Proof by Sampling in Construction Cases 

January, 2021 -

How does one resolve a dispute involving thousands of individual items where it is impractical to deal separately with each one? A recent decision in the Technology and Construction Court provides some guidance - but raises further questions.

The case is Standard Life Assurance Limited v Gleeds (UK)(a firm) and Others (December 2020, TCC). Standard Life had engaged Costain as its main contractor for the development of a large residential and retail development in Berkshire. It had paid some £146 million in settlement of Costain’s final account.

Standard Life’s’s case was that about £38 million of that sum was due to the negligence of its professional team. It alleged that various members of that team (who were now the defendants) had been responsible for the issue to Costain of some 3600 instructions. It was those instructions, said Standard Life, that had caused Costain’s final account to increase by £38 million.

A clear logistical problem was that the court could not be expected to try 3600 individual instructions. However, Standard Life had analysed some of these instructions in detail, and had given the defendants full particulars of 122 of them. They maintained that the court’s findings on these representative samples could then be extrapolated so as to draw inferences in relation to the remaining instructions.
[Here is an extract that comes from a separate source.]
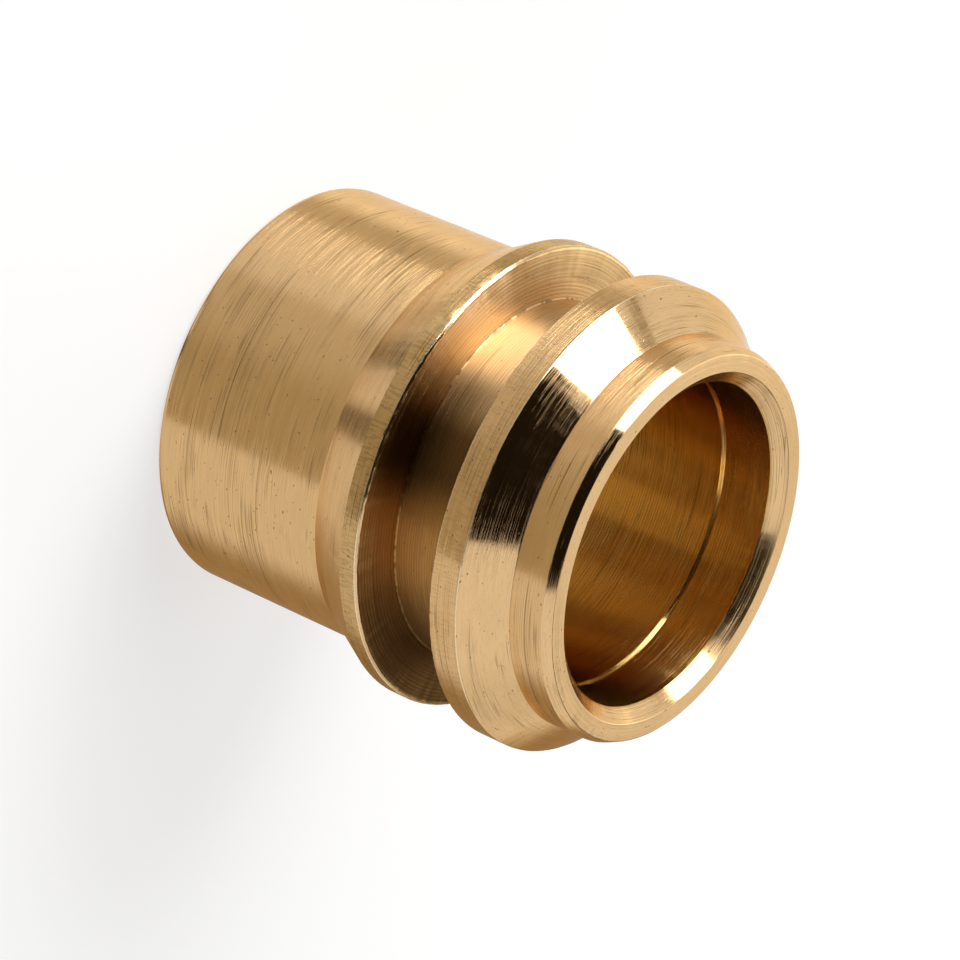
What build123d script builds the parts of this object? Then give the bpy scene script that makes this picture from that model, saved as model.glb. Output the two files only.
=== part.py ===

Three of the defendant firms objected to this approach. They argued that sampling was not appropriate in principle for a professional negligence claim. They also objected to Standard Life’s proposed samples, which they said were tilted towards the high-value variations. Finally, they criticised the way in which the case had been pleaded. They asked the court to strike the claim out altogether.

The judge rejected this application. Instead, he proposed giving outline directions, subject to refinement, which were tailored towards ensuring that the sample was a valid one.

The draft directions allowed the three defendants to nominate between them some 160 variations that would make up the sample. First however, Standard Life would have the opportunity to whittle down its claim to the variations on which it genuinely thought it could rely. There was a subtle point to this. Standard Life would be incentivised to get rid of its weaker claims, for fear that the defendants might otherwise nominate those claims as the samples.

Comment

This case involved an employer seeking to pass on to others its own liability for a contractor’s claim. Could a contractor that wanted to make a claim for loss and expense or increased costs, based on hundreds or thousands of variation orders, also argue for extrapolation by sample?

Such a claim would be a global one. Global claims have long been criticised by employers as failing to match cause to effect. But it has been accepted - for example, in Walter Lilly v Mackay (TCC,2012) - that they are permissible in principle, albeit the claimant must overcome steep evidential barriers.

A contractor’s claim for loss and expense would be very difficult to mount on the basis of producing samples of variation orders, or other events, that could be said to be extrapolated to apply to other orders or events. A claimant would need to show a high degree of uniformity among the orders or events relied upon. Such degrees of uniformity do not usually apply to variation orders or other instructions. That is not to say that such a claim is impossible in law.

Sampling is, however, more suited to defects cases. A court may readily conclude, for example, that the presence of faulty welds in a reinforced concrete slab is indicative of similar faulty welds elsewhere in the slab.

Proof by way of extrapolation of samples could theoretically apply to a loss and expense claim, but is more likely to be confined in practice to defects cases and to the sort of situation that arose in Standard Life (where liability for a contractor’s claim was being passed on). And in such cases, if sampling is agreed or allowed, there is much to be said for the method proposed by the judge in that case: namely, giving the defendant a large say in selecting the applicable samples.